Intuitively most of us think that a nap will refresh us and make us better able to take on the challenges of the day. In fact, research shows that healthy adults who take naps enjoy brighter moods, faster reaction times, and better performance on tasks involving logical reasoning, attention and memory.

How much we gain from napping, though, depends on a number of factors, including how and when we nap and for how long. A 20-minute nap appears to hit the sweet spot. Studies reveal that such brief sojourns boost both mood and cognitive performance. Shorter, 10-minute naps are also good for enhancing performance and cause less grogginess than longer naps do.

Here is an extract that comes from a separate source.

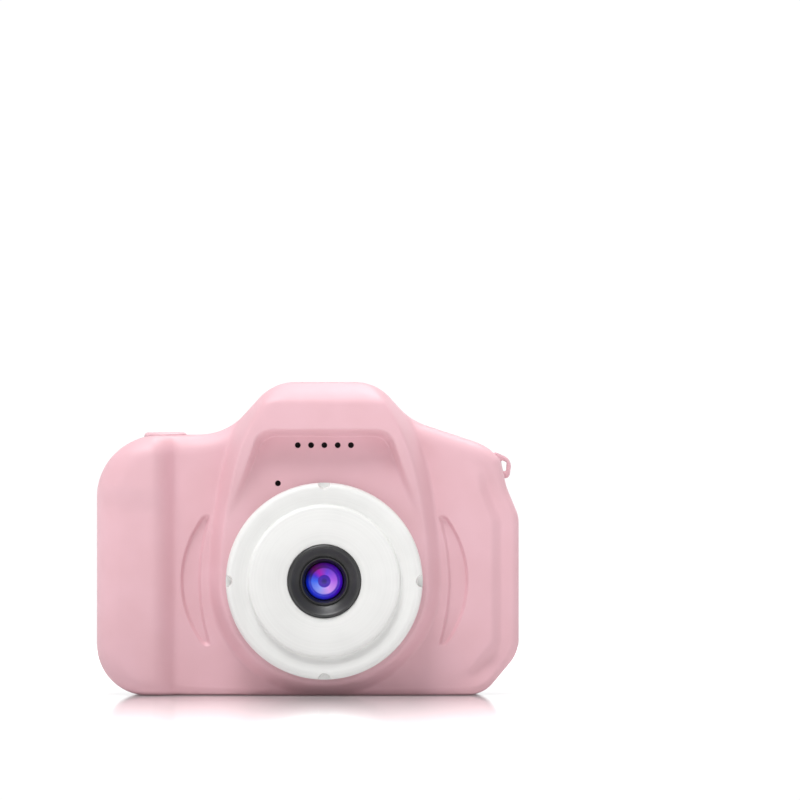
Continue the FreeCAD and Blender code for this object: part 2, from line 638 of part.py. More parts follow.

Naps lasting an hour or more are not recommended. During a longer nap, you fall into a deeper sleep, which makes it more difficult to awaken feeling refreshed. In other words, the longer the nap the greater the “hangover” effect afterward. Also, longer naps diminish the quality of nighttime sleep.

The best time of day to take a nap (assuming you keep a regular night sleep schedule) is midafternoon, between 2 and 4 P.M. Given the body's natural biological clock, it is generally easier to fall asleep during this window and to reap the full benefits of a good rest.

In one study from our sleep laboratory, we found that habitual nappers slept more lightly than nonhabitual nappers did, which may mean that the ability to nap lightly contributes to better alertness and performance after napping. Habitual nappers also reported feeling better than the nonhabitual nappers after the same amount of sleep.

Though generally beneficial, napping isn't for everyone. Poor sleepers who have difficulty falling and staying asleep at night might want to avoid daytime snoozing. For everyone else, though, a 20-minute midafternoon nap could be the secret to feeling sharp and happy throughout the day.